Work to do ▸ Repeat the listing below in full, exactly as it stands.

•••

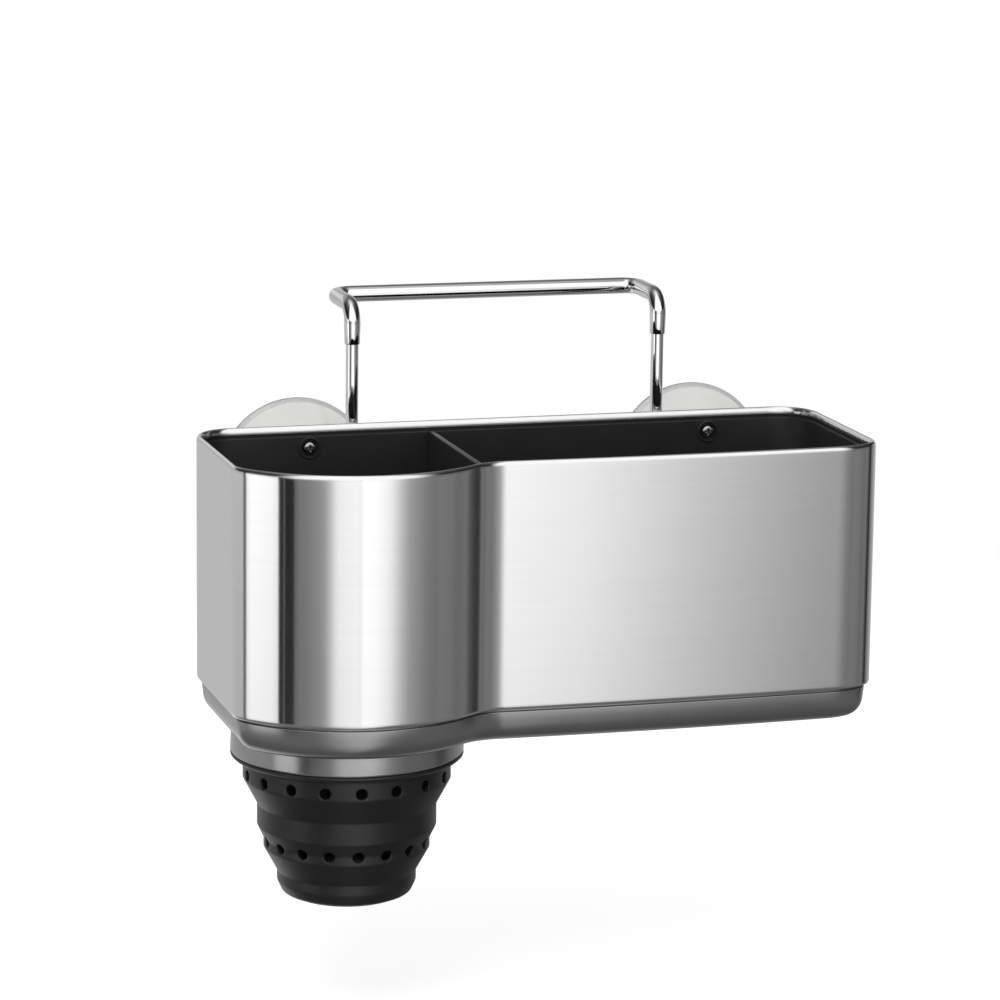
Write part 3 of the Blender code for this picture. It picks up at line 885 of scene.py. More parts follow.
@dataclass(frozen=True)
class Screws:
    """Pan-head screws with a cross recess: four through the back wall and four in the base."""

    head_radius: float = 2.9
    shank_radius: float = 1.45
    clear_radius: float = 1.9
    pilot_radius: float = 1.75
    recess_radius: float = 1.75 * MM
    recess_width: float = 0.62 * MM
    recess_depth: float = 1.1 * MM
    back_x: float = 91.05 * MM
    back_z: float = 16.8 * MM
    base_spots: tuple[tuple[float, float], ...] = (
        (-125.0, -16.5), (-22.0, -88.0), (124.0, -17.0), (124.0, -84.0),
    )

    def back_place(self, plan: BodyPlan, side: Side, level: int) -> Vector:
        """Where one screw enters the back wall; the level is 1 for the upper ones, -1 for the lower."""
        return Vector((side.value * self.back_x, plan.back_y, level * self.back_z))

    def back_places(self, plan: BodyPlan) -> list[Vector]:
        """Where all four screws enter the back wall."""
        return [self.back_place(plan, side, level) for side in Side for level in (1, -1)]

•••

Finished exercise ▸
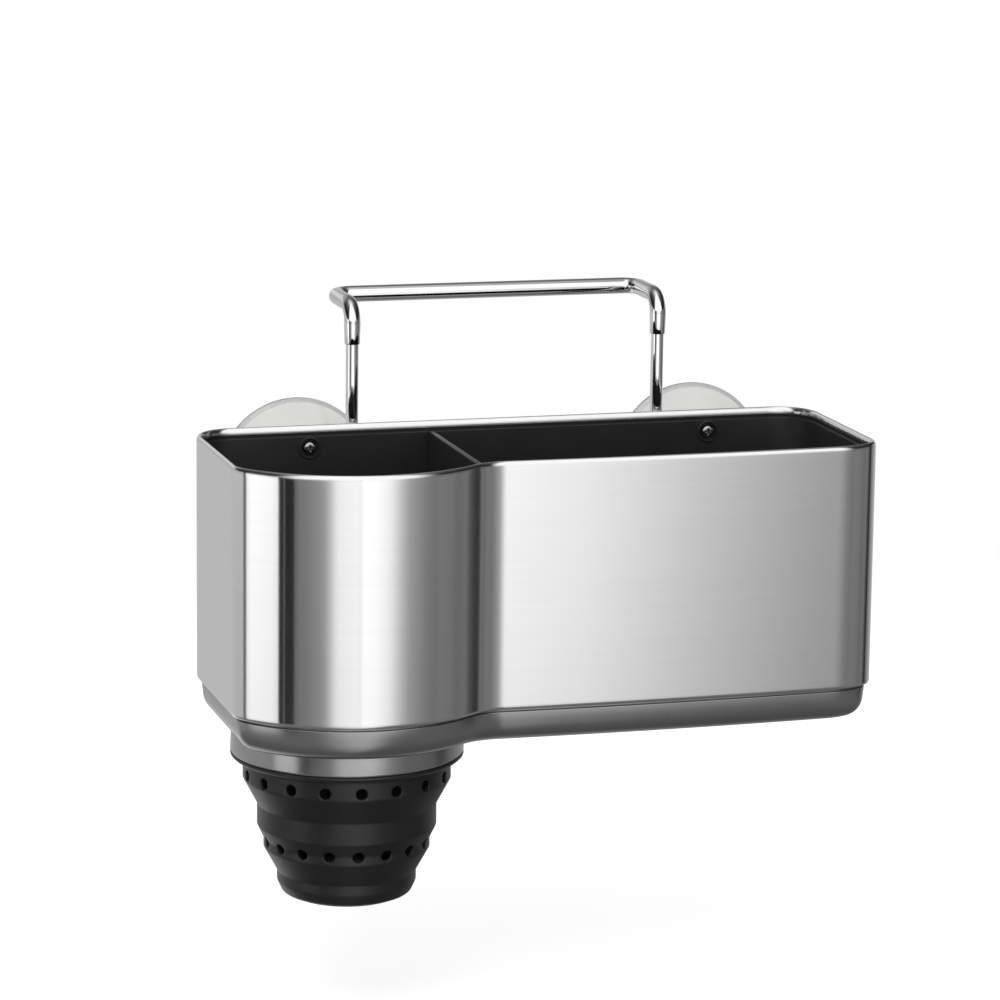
Write part 3 of the Blender code for this picture. It picks up at line 885 of scene.py. More parts follow.
@dataclass(frozen=True)
class Screws:
    """Pan-head screws with a cross recess: four through the back wall and four in the base."""

    head_radius: float = 2.9
    shank_radius: float = 1.45
    clear_radius: float = 1.9
    pilot_radius: float = 1.75
    recess_radius: float = 1.75 * MM
    recess_width: float = 0.62 * MM
    recess_depth: float = 1.1 * MM
    back_x: float = 91.05 * MM
    back_z: float = 16.8 * MM
    base_spots: tuple[tuple[float, float], ...] = (
        (-125.0, -16.5), (-22.0, -88.0), (124.0, -17.0), (124.0, -84.0),
    )

    def back_place(self, plan: BodyPlan, side: Side, level: int) -> Vector:
        """Where one screw enters the back wall; the level is 1 for the upper ones, -1 for the lower."""
        return Vector((side.value * self.back_x, plan.back_y, level * self.back_z))

    def back_places(self, plan: BodyPlan) -> list[Vector]:
        """Where all four screws enter the back wall."""
        return [self.back_place(plan, side, level) for side in Side for level in (1, -1)]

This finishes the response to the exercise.